## Begin Recorded data

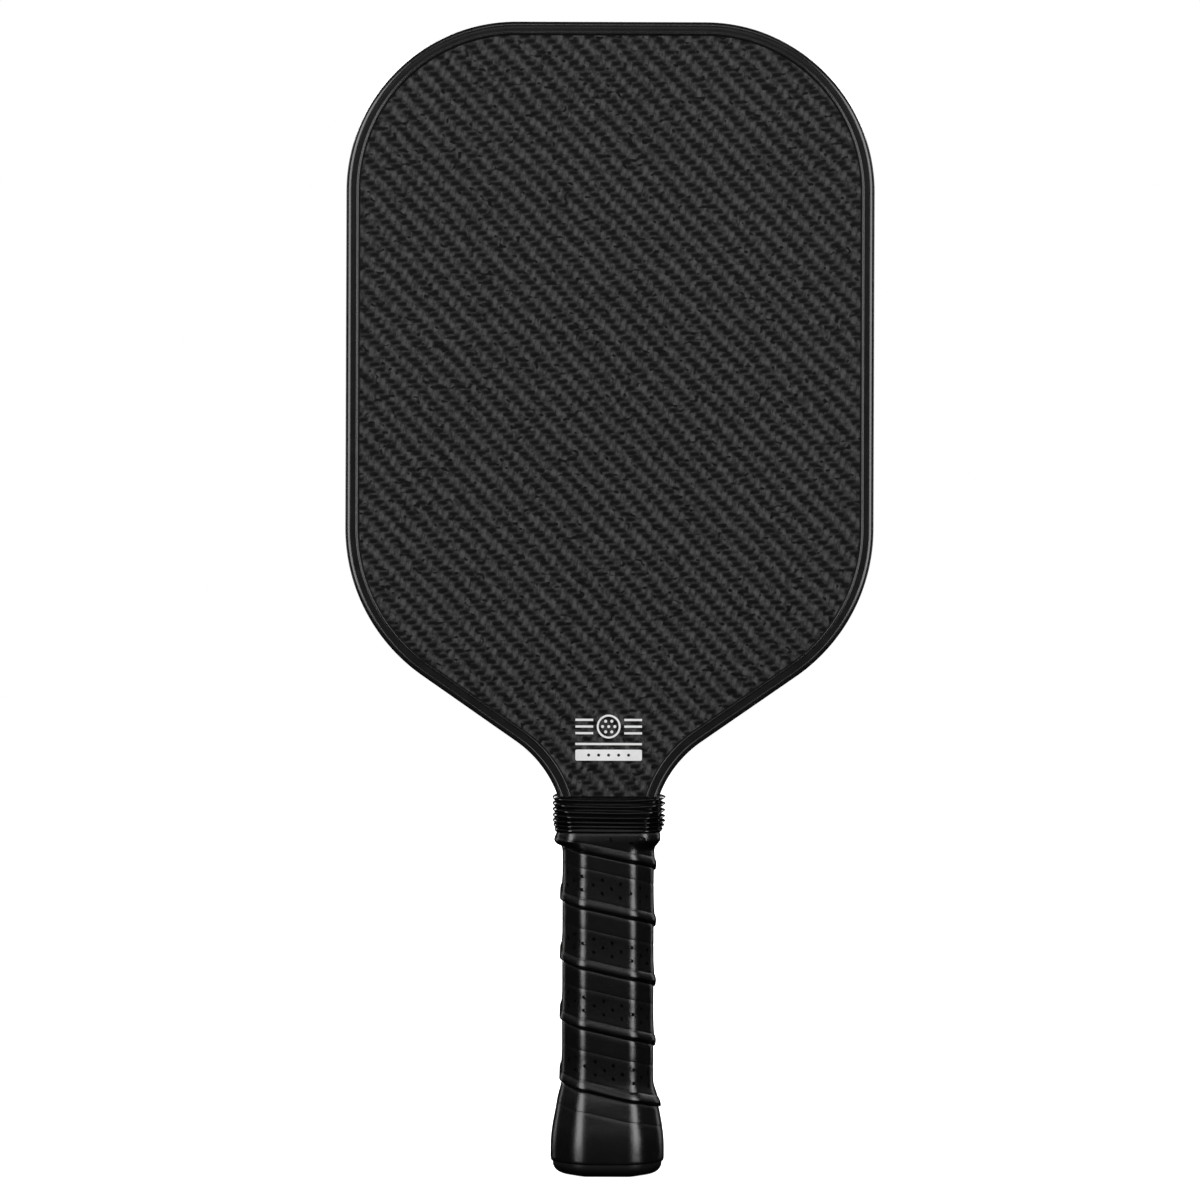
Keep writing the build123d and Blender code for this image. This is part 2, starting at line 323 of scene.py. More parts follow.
def octagon_ring(size, corner, shares):
    """Points and normals round an octagon with round corners, clockwise from its front middle.

    size is half the width, half the depth and the cut of its corners, and shares are turns.
    """
    half_width = size[0] - corner
    half_depth = size[1] - corner
    cut = size[2] - LEG_GROWTH * corner
    flat_x = half_width - cut
    flat_y = half_depth - cut
    corners = [
        (-flat_x, -half_depth),
        (-half_width, -flat_y),
        (-half_width, flat_y),
        (-flat_x, half_depth),
        (flat_x, half_depth),
        (half_width, flat_y),
        (half_width, -flat_y),
        (flat_x, -half_depth),
    ]
    start = (0.0, -half_depth)
    knots = [(0.0, *start, -90.0)]
    for x, y in corners:
        length, old_x, old_y, angle = knots[-1]
        length += sqrt((x - old_x) ** 2 + (y - old_y) ** 2)
        knots.append((length, x, y, angle))
        knots.append((length + corner * pi / 4, x, y, angle - 45))
    length, old_x, old_y, angle = knots[-1]
    knots.append((length + abs(old_x), *start, angle))
    lengths, xs, ys, angles = np.array(knots).T
    at = np.mod(shares, 1.0) * lengths[-1]
    turn = np.radians(np.interp(at, lengths, angles))
    normal_x = np.cos(turn)
    normal_y = np.sin(turn)
    x = np.interp(at, lengths, xs) + corner * normal_x
    y = np.interp(at, lengths, ys) + corner * normal_y
    return x, y, normal_x, normal_y


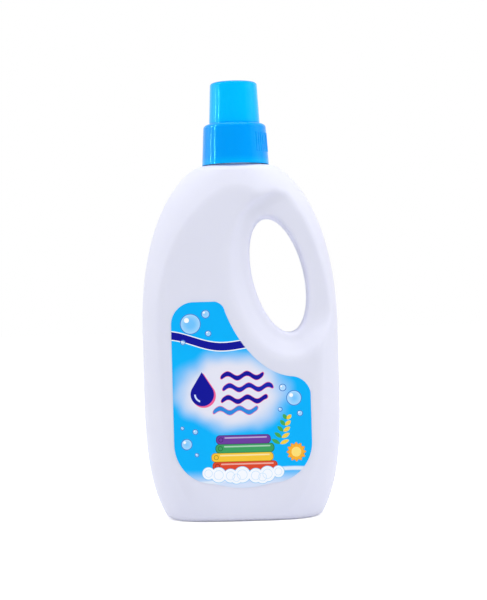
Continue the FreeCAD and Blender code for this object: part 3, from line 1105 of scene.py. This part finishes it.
def sprig_printed(under, u, v):
    """Print a sprig with green leaves on one side and yellow ones on the other."""
    ink = under
    for step in range(SPRIG_LEAVES):
        foot = (SPRIG_FOOT[0] + SPRIG_STEP[0] * step, SPRIG_FOOT[1] + SPRIG_STEP[1] * step)
        half_length = 2.9 - 0.25 * step
        ink = printed(ink, colour(70, 168, 84), leaf(u, v, foot, 150.0 - 6 * step, half_length, 1.15))
        ink = printed(ink, colour(246, 208, 64), leaf(u, v, foot, 22.0 + 6 * step, half_length, 1.15))
    return ink


def front_print(place, u, v):
    """Print the front: a pale cloud with a drop and ripples, bubbles, folded towels, a sprig and a sun."""
    ink = ground_printed(place, u, v)
    wander = (noise(place, 16.0 * MM, 1.0) - 0.5) * CLOUD_WANDER
    cloud_u = (u - CLOUD_CENTRE[0]) / CLOUD_HALF_SIZE[0]
    cloud_v = (v - CLOUD_CENTRE[1]) / CLOUD_HALF_SIZE[1]
    cloud = (length(cloud_u, cloud_v) - 1.0) * CLOUD_REACH + wander
    cloud = share(0.5 - cloud / CLOUD_SOFT)
    ink = mixed(cloud * cloud * (3.0 - 2.0 * cloud), ink, colour(230, 231, 243))
    ink = printed(ink, colour(226, 236, 250), wave_band(u, v, **FOOT_SWOOSH), 0.8)
    ink = navy_wave_printed(ink, u, v, FRONT_WAVE)
    ink = drop_printed(ink, u, v)
    ink = ripples_printed(ink, u, v)
    ink = sprig_printed(ink, u, v)
    ink = sun_printed(ink, u, v, FRONT_SUN, 4.9, 0.55)
    ink = printed(ink, colour(255, 226, 120), disc(u, v, FRONT_SUN, 2.9))
    ink = towels_printed(ink, u, v)
    return bubbles_printed(ink, u, v, FRONT_BUBBLES)


def back_print(place, u, v):
    """Print the back: a pale panel with ruled lines, a navy wave, a sun and bubbles."""
    ink = ground_printed(place, u, v)
    ink = printed(ink, colour(232, 238, 250), bar(u, v, **RULED_PANEL))
    row = (v - RULE_FOOT) / RULE_PITCH
    step = calculated("FLOOR", row)
    in_row = abs(row - step - 0.5) * RULE_PITCH - RULE_HALF_HEIGHT
    ragged = RULE_RIGHT - RULE_RAGGED * (1.0 + calculated("SINE", step * 2.4 + 0.6))
    rules = greater(in_row, greater(RULE_LEFT - u, u - ragged))
    rules = greater(rules, greater(RULES_LOW - v, v - RULES_HIGH))
    ink = printed(ink, colour(120, 150, 205), rules)
    ink = navy_wave_printed(ink, u, v, BACK_WAVE)
    ink = sun_printed(ink, u, v, BACK_SUN, 4.2, 0.5)
    return bubbles_printed(ink, u, v, BACK_BUBBLES)


def label_film(name, side, artwork):
    """Printed film with a soft gloss, read from its own side of the bottle."""
    material, tree, shader, place = new_material(name, Specular_IOR_Level=0.1)
    x, y, z = split(place)
    ink = artwork(place, x * (side / MM), z / MM)
    plug(ink, shader.inputs["Base Color"])
    ripple = noise(place, 2.5 * MM)
    plug(0.3 + ripple * 0.08, shader.inputs["Roughness"])
    bumped(shader, ripple, 0.012 * MM)
    return material


def spout_plastic():
    """Natural polyethylene, milky."""
    material, tree, shader, place = new_material(
        "natural_polyethylene",
        Subsurface_Weight=0.3,
        Subsurface_Scale=0.002,
    )
    cloudy = noise(place, 6.0 * MM)
    plug(mixed(cloudy, colour(236, 238, 238), colour(228, 231, 232)), shader.inputs["Base Color"])
    plug(0.42 + cloudy * 0.1, shader.inputs["Roughness"])
    bumped(shader, noise(place, 0.6 * MM), 0.006 * MM)
    return material


def seal_foam():
    """Foamed polyethylene with fine pores."""
    material, tree, shader, place = new_material("foamed_polyethylene")
    pores = noise(place, 0.35 * MM, 3.0)
    plug(mixed(pores, colour(240, 240, 236), colour(222, 222, 216)), shader.inputs["Base Color"])
    plug(0.7 + pores * 0.2, shader.inputs["Roughness"])
    bumped(shader, pores, 0.03 * MM)
    return material


def dress(node, material):
    """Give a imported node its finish."""
    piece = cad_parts[node]
    piece.data.materials.clear()
    piece.data.materials.append(material)


# Studio


def area_light(name, place, target, size, power, tint=(1.0, 1.0, 1.0)):
    """Hang a soft box that looks at a point."""
    light = bpy.data.lights.new(name, "AREA")
    light.shape = "RECTANGLE"
    light.size, light.size_y = size
    light.energy = power
    light.color = tint
    box = bpy.data.objects.new(name, light)
    box.location = place
    box.rotation_euler = (Vector(target) - Vector(place)).to_track_quat("-Z", "Y").to_euler()
    bpy.context.scene.collection.objects.link(box)
    return box


def seen_rays(tree):
    """Give 1 for rays that show the background: to the camera, off gloss and through clear things."""
    path = tree.nodes.new("ShaderNodeLightPath")
    seen = Field(tree, path.outputs["Is Camera Ray"])
    seen = greater(seen, Field(tree, path.outputs["Is Glossy Ray"]))
    return greater(seen, Field(tree, path.outputs["Is Transmission Ray"]))


def make_world(level):
    """Light the scene evenly from all round, behind a white background."""
    world = bpy.data.worlds.new("studio")
    bpy.context.scene.world = world
    world.use_nodes = True
    tree = world.node_tree
    background = tree.nodes["Background"]
    seen = seen_rays(tree)
    plug(mixed(seen, WORLD_TINT, WHITE), background.inputs["Color"])
    plug(level + seen * (1.0 - level), background.inputs["Strength"])


def make_floor():
    """Lay the white floor, which keeps the object's shadow."""
    corners = [(x * FLOOR_HALF, y * FLOOR_HALF, 0) for x, y in ((-1, -1), (1, -1), (1, 1), (-1, 1))]
    mesh = bpy.data.meshes.new("studio_floor")
    mesh.from_pydata(corners, [], [(0, 1, 2, 3)])
    material = bpy.data.materials.new("studio_floor")
    material.use_nodes = True
    tree = material.node_tree
    shader = tree.nodes["Principled BSDF"]
    shader.inputs["Base Color"].default_value = FLOOR_WHITE
    shader.inputs["Roughness"].default_value = 1.0
    shader.inputs["Specular IOR Level"].default_value = 0.0
    shader.inputs["Emission Color"].default_value = WHITE
    seen = seen_rays(tree)
    plug(seen * FLOOR_GLOW, shader.inputs["Emission Strength"])
    mesh.materials.append(material)
    floor = new_piece("studio_floor", mesh)


def make_lights():
    """Hang the soft boxes, and two tall strips that only show as fine lines in the cap's gloss."""
    for name, (place, size, power) in SOFT_BOXES.items():
        area_light(name, place, LIGHTS_AIM, size, power)
    glossy = bpy.data.collections.new("glossy_cap")
    glossy.objects.link(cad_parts["cap"])
    glossy.objects.link(bpy.data.objects["cap_grip_ribs"])
    for name, (turn_deg, power) in STRIPS.items():
        turn = math.radians(turn_deg)
        place = (-math.sin(turn), -math.cos(turn), STRIP_HEIGHT)
        strip = area_light(name, place, (0.0, 0.0, STRIP_HEIGHT), STRIP_SIZE, power, STRIP_TINT)
        strip.visible_diffuse = False
        strip.light_linking.receiver_collection = glossy


def make_camera():
    """Set the camera where the photograph was taken from."""
    data = bpy.data.cameras.new("camera")
    data.sensor_fit = "VERTICAL"
    data.sensor_height = SENSOR_HEIGHT_MM
    data.lens = SENSOR_HEIGHT_MM * FOCAL_PX / IMAGE_HEIGHT_PX
    camera = bpy.data.objects.new("camera", data)
    level = Euler((math.pi / 2, 0.0, 0.0)).to_matrix().to_4x4()
    roll = Matrix.Rotation(math.radians(CAMERA_ROLL_DEG), 4, "Z")
    camera.matrix_world = Matrix.Translation(CAMERA_PLACE) @ level @ roll
    bpy.context.scene.collection.objects.link(camera)
    bpy.context.scene.camera = camera


bpy.context.scene.view_settings.view_transform = "Standard"
white_plastic = bottle_plastic()
blue_plastic = cap_plastic()
make_bottle(white_plastic)
make_seam(white_plastic)
make_ribs(blue_plastic)
dress("cap", blue_plastic)
dress("pour_spout", spout_plastic())
dress("cap_seal", seal_foam())
dress("front_label", label_film("front_label_film", 1.0, front_print))
dress("back_label", label_film("back_label_film", -1.0, back_print))
make_world(WORLD_LEVEL)
make_floor()
make_lights()
make_camera()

## End Recorded data

The request: Give back exactly the material above from its opening line to the line bearing "its front middle.".

Answer:
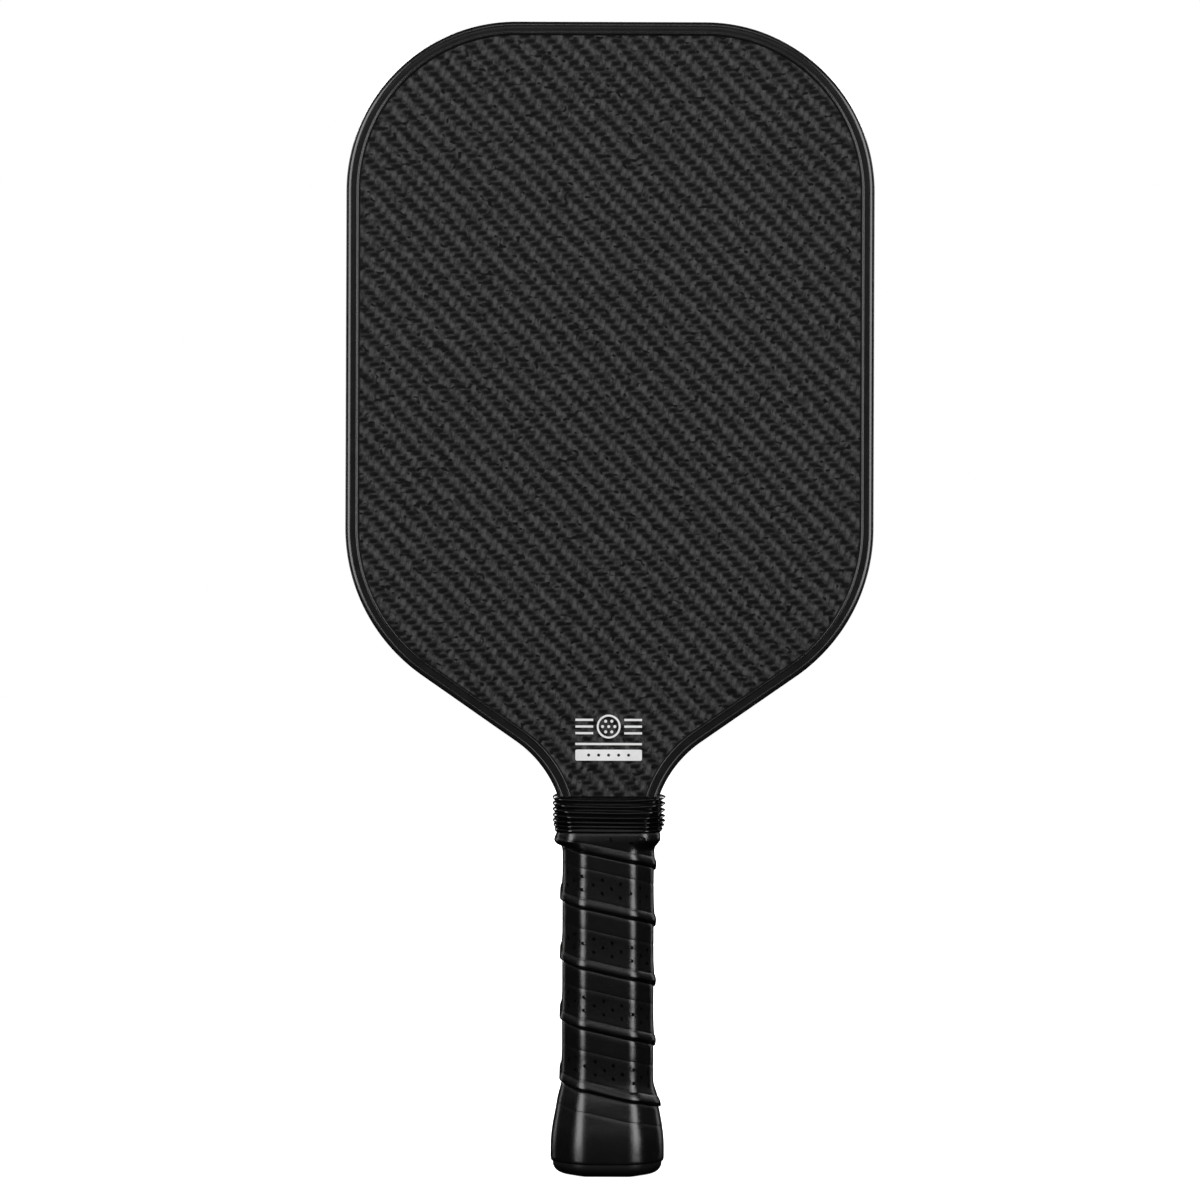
Keep writing the build123d and Blender code for this image. This is part 2, starting at line 323 of scene.py. More parts follow.
def octagon_ring(size, corner, shares):
    """Points and normals round an octagon with round corners, clockwise from its front middle.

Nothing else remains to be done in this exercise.